Justice Ginsburg treated for malignant tumor on pancreas, Supreme Court says
WASHINGTON (AP) - Justice Ruth Bader Ginsburg has completed radiation therapy for a cancerous tumor on her pancreas and there is no evidence of the disease remaining, the Supreme Court said Friday.
It is the fourth time that the 86-year-old justice has announced that she has been treated for cancer and follows lung cancer surgery in December that kept her away from the court for weeks. December's surgery was her first illness-related absence from the court since being appointed by President Bill Clinton in 1993 and prompted even closer attention to her health.
As the court's oldest member, Ginsburg has been asked questions for years about her health and how long she plans to stay on the court, even as she's attracted particularly enthusiastic fans as the leader of the liberal wing of a court, which includes four members appointed by Democratic presidents and five by Republicans. Both liberals and conservatives watch her health closely because it's understood the court would shift right for decades if President Donald Trump were to get the ability to nominate someone to replace her.
The court did not disclose Ginsburg was being treated for a tumor until the treatment was complete. It said in a statement Friday that a biopsy performed July 31 confirmed a localized malignant tumor. Ginsburg underwent a three-week course of radiation therapy and as part of her treatment had a bile duct stent placed, it said. The court said Ginsburg "tolerated treatment well" and does not need any additional treatment but will continue to have periodic blood tests and scans.

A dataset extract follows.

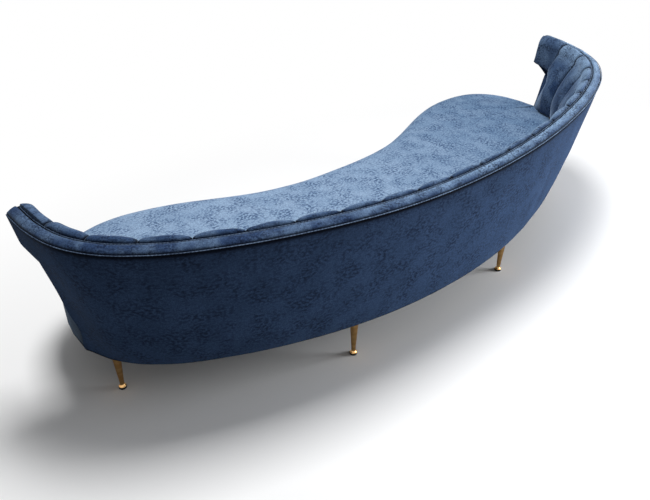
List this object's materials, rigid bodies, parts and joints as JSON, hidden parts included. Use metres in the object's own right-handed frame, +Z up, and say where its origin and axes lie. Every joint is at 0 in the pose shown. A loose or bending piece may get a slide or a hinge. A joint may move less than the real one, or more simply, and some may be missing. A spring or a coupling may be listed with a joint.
{
  "type": "sofa",
  "caption": "Crescent-shaped velvet sofa with a channelled back, a short smooth wing at each end, a crowned seat and tapered brass legs with flared feet.",
  "frame": {"origin": "on the floor, under the centre of the sofa's bounding box", "axes": "+X along the sofa's width, which is its longest extent; the seat's front faces -Y and the back stands at +Y; +Z is up"},
  "size_m": [2.926, 1.0801, 0.7917],
  "materials": {
    "seat_velvet": "crushed velvet, light blue-grey sheen",
    "back_velvet": "crushed velvet, pale crests and near-black valleys",
    "band_velvet": "crushed velvet, mottled",
    "outer_velvet": "smooth navy velvet",
    "piping": "dark velvet over cord",
    "foam": "open-cell foam with wadding",
    "plywood": "raw plywood",
    "hardwood": "sawn hardwood",
    "brass": "brushed brass",
    "steel": "zinc plated",
    "glide": "black nylon",
    "dust_cloth": "thin non-woven cloth"
  },
  "bodies": {
    "root": {"seat_cover": "seat_velvet", "channel_01": "back_velvet", "channel_02": "back_velvet", "channel_03": "back_velvet", "channel_04": "back_velvet", "channel_05": "back_velvet", "channel_06": "back_velvet", "channel_07": "back_velvet", "channel_08": "back_velvet", "channel_09": "back_velvet", "channel_10": "back_velvet", "channel_11": "back_velvet", "channel_12": "back_velvet", "channel_13": "back_velvet", "channel_14": "back_velvet", "channel_15": "back_velvet", "channel_16": "back_velvet", "channel_17": "back_velvet", "channel_18": "back_velvet", "channel_19": "back_velvet", "wing_pad_left": "back_velvet", "wing_pad_right": "back_velvet", "top_band": "band_velvet", "outer_back_cover": "outer_velvet", "end_cover_left": "outer_velvet", "end_cover_right": "outer_velvet", "outer_piping": "piping", "inner_piping": "piping", "bottom_welt": "piping", "seat_foam": "foam", "wing_core_left": "foam", "wing_core_right": "foam", "seat_deck": "plywood", "inner_liner": "plywood", "back_panel_1": "plywood", "back_panel_2": "plywood", "back_panel_3": "plywood", "back_panel_4": "plywood", "back_panel_5": "plywood", "back_panel_6": "plywood", "front_rail": "hardwood", "back_rail": "hardwood", "cross_rails": "hardwood", "leg_blocks": "hardwood", "back_uprights": "hardwood", "top_rail": "hardwood", "leg_back_1": "brass", "leg_back_2": "brass", "leg_back_3": "brass", "leg_back_4": "brass", "leg_front_1": "brass", "leg_front_2": "brass", "leg_front_3": "brass", "leg_front_4": "brass", "leg_plates": "steel", "leg_screws": "steel", "glides": "glide", "dust_cover": "dust_cloth"}
  },
  "joints": []
}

The tumor was "treated definitively and there is no evidence of disease elsewhere in the body," the court said.
The statement did not say if the new tumor is a recurrence of the pancreatic cancer Ginsburg was diagnosed with in 2009, or a new cancer that arose. She was also treated for colorectal cancer in 1999.
"It's certainly not unheard of for the cancer to come back," but it's a more dire situation if it's that rather than a new tumor that was found early enough for effective treatment, said Dr. Michael Pishvaian, a pancreatic specialist at the University of Texas MD Anderson Cancer Center who had no first-hand knowledge of Ginsburg's care.

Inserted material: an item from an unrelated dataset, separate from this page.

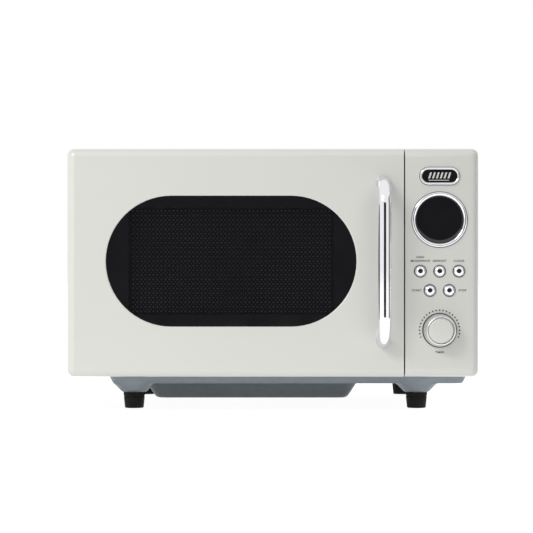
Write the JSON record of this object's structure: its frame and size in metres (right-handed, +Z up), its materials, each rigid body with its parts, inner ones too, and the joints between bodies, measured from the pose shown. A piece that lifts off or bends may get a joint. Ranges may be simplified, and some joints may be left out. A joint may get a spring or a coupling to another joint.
{
  "type": "microwave oven",
  "caption": "Rounded retro countertop microwave oven with a side-hinged door, a stadium window, a bent bar handle, a round display, push buttons and a timer knob.",
  "frame": {"origin": "on the table, under the middle of the outline", "axes": "+Z up, the door faces -Y, +X to the right seen from the front"},
  "size_m": [0.44, 0.368, 0.281],
  "materials": {
    "enamel": "cream enamel, glossy",
    "chrome": "polished chrome plate",
    "black_glass": "black printed glass",
    "screen_steel": "black perforated sheet",
    "stamped_steel": "stamped blue-grey steel",
    "zinc_steel": "zinc-plated steel",
    "oven_enamel": "grey oven enamel",
    "iron": "laminated electrical steel",
    "copper": "lacquered copper",
    "can_aluminium": "drawn can",
    "rubber": "black moulded rubber",
    "black_plastic": "black moulded plastic",
    "white_plastic": "white moulded plastic",
    "circuit_board": "green circuit board",
    "mica": "mica sheet",
    "clear_film": "clear film",
    "tray_glass": "pressed clear glass",
    "lamp_glass": "clear bulb in a holder"
  },
  "bodies": {
    "oven": {"control_panel": "enamel", "cabinet": "enamel", "display_ring": "chrome", "badge_rim": "chrome", "button_rings": "chrome", "display_lens": "black_glass", "base_plate": "stamped_steel", "motor_cover": "stamped_steel", "rear_panel": "zinc_steel", "front_frame": "zinc_steel", "case_screws": "zinc_steel", "waveguide": "zinc_steel", "magnetron_yoke": "zinc_steel", "capacitor_clamp": "zinc_steel", "hinge_upper": "zinc_steel", "hinge_lower": "zinc_steel", "encoder": "zinc_steel", "turntable_motor": "zinc_steel", "cavity": "oven_enamel", "transformer_core": "iron", "fan_motor": "iron", "transformer_windings": "copper", "magnetron_anode": "copper", "capacitor": "can_aluminium", "feet": "rubber", "cord_gland": "rubber", "fan_shroud": "black_plastic", "hv_diode": "black_plastic", "safety_switches": "black_plastic", "board_parts": "black_plastic", "badge_plate": "black_plastic", "latch_board": "white_plastic", "control_board": "circuit_board", "filter_board": "circuit_board", "waveguide_cover": "mica", "lamp": "lamp_glass"},
    "door": {"door_skin": "enamel", "door_glass": "black_glass", "door_frame": "zinc_steel", "door_screen": "screen_steel", "inner_film": "clear_film", "choke_cover": "black_plastic", "handle": "chrome", "door_screws": "zinc_steel", "latch_spring": "zinc_steel"},
    "latch": {"door_latch": "white_plastic"},
    "power_button": {"button_power": "chrome"},
    "defrost_button": {"button_defrost": "chrome"},
    "clock_button": {"button_clock": "chrome"},
    "start_button": {"button_start": "chrome"},
    "stop_button": {"button_stop": "chrome"},
    "timer_knob": {"knob": "chrome", "knob_face": "enamel"},
    "fan": {"fan_blade": "white_plastic"},
    "turntable": {"coupler": "white_plastic", "glass_tray": "tray_glass"},
    "carrier": {"roller_ring": "white_plastic"},
    "wheel_1": {"roller_1": "white_plastic"},
    "wheel_2": {"roller_2": "white_plastic"},
    "wheel_3": {"roller_3": "white_plastic"}
  },
  "joints": [
    {"name": "door_hinge", "type": "hinge", "parent": "oven", "child": "door", "pos_m": [-0.21, -0.12, 0.159], "axis": [0, 0, -1], "range_deg": [0, 100]},
    {"name": "latch_lift", "type": "slide", "parent": "door", "child": "latch", "axis": [0, 0, 1], "range_m": [0, 0.004], "stiffness_N_per_m": 150, "springref_m": -0.003, "deforming": ["latch_spring"]},
    {"name": "power_press", "type": "slide", "parent": "oven", "child": "power_button", "axis": [0, 1, 0], "range_m": [0, 0.0015], "stiffness_N_per_m": 400},
    {"name": "defrost_press", "type": "slide", "parent": "oven", "child": "defrost_button", "axis": [0, 1, 0], "range_m": [0, 0.0015], "stiffness_N_per_m": 400},
    {"name": "clock_press", "type": "slide", "parent": "oven", "child": "clock_button", "axis": [0, 1, 0], "range_m": [0, 0.0015], "stiffness_N_per_m": 400},
    {"name": "start_press", "type": "slide", "parent": "oven", "child": "start_button", "axis": [0, 1, 0], "range_m": [0, 0.0015], "stiffness_N_per_m": 400},
    {"name": "stop_press", "type": "slide", "parent": "oven", "child": "stop_button", "axis": [0, 1, 0], "range_m": [0, 0.0015], "stiffness_N_per_m": 400},
    {"name": "knob_turn", "type": "hinge", "parent": "oven", "child": "timer_knob", "pos_m": [0.17795, -0.146, 0.087], "axis": [0, -1, 0], "continuous": true},
    {"name": "fan_spin", "type": "hinge", "parent": "oven", "child": "fan", "pos_m": [0.165, 0.143, 0.204], "axis": [0, 1, 0], "continuous": true},
    {"name": "tray_spin", "type": "hinge", "parent": "oven", "child": "turntable", "pos_m": [-0.0405, 0.0305, 0.075], "axis": [0, 0, 1], "continuous": true},
    {"name": "carrier_spin", "type": "hinge", "parent": "oven", "child": "carrier", "pos_m": [-0.0405, 0.0305, 0.0677], "axis": [0, 0, 1], "continuous": true},
    {"name": "wheel_1_roll", "type": "hinge", "parent": "carrier", "child": "wheel_1", "pos_m": [-0.0405, 0.1255, 0.0677], "axis": [0, 1, 0], "continuous": true},
    {"name": "wheel_2_roll", "type": "hinge", "parent": "carrier", "child": "wheel_2", "pos_m": [-0.12277, -0.017, 0.0677], "axis": [-0.866, -0.5, 0], "continuous": true},
    {"name": "wheel_3_roll", "type": "hinge", "parent": "carrier", "child": "wheel_3", "pos_m": [0.04177, -0.017, 0.0677], "axis": [0.866, -0.5, 0], "continuous": true}
  ],
  "couplings": [
    {"joint": "carrier_spin", "follows": "tray_spin", "ratio": 0.5},
    {"joint": "wheel_1_roll", "follows": "tray_spin", "ratio": -6.3333},
    {"joint": "wheel_2_roll", "follows": "tray_spin", "ratio": -6.3333},
    {"joint": "wheel_3_roll", "follows": "tray_spin", "ratio": -6.3333}
  ]
}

Pancreatic tumors are usually treated with surgery, but she or her doctors may have chosen not to do that for various reasons, and radiation is a standard treatment if surgery is not done, Pishvaian said.
Dr. Alan Venook, a University of California, San Francisco, pancreatic cancer specialist who also has no direct knowledge of Ginsburg's case, said it's not possible to know much about her outlook without details from her doctors.
If it is a recurrence that took a decade to form, "that tells me it's not a very aggressive cancer," he said. If the cancer is truly limited to the pancreas, "it could have been managed perfectly well with radiation," he said.
The court said Ginsburg canceled an annual summer visit to Santa Fe but otherwise maintained an active schedule during treatment. She is scheduled to speak in Buffalo next week and at the Library of Congress National Book Festival in Washington at the end of the month.
Before Friday's announcement, Ginsburg's most recent known health scare was in December, when she had surgery for lung cancer. The cancerous growths were found when Ginsburg underwent medical tests after she fell in her court office and broke three ribs in November. Ginsburg was absent from the court in January as she recovered from surgery and missed six days on which the court heard a total of 11 arguments. But she returned to the bench in February, and participated in the court's work during her absence.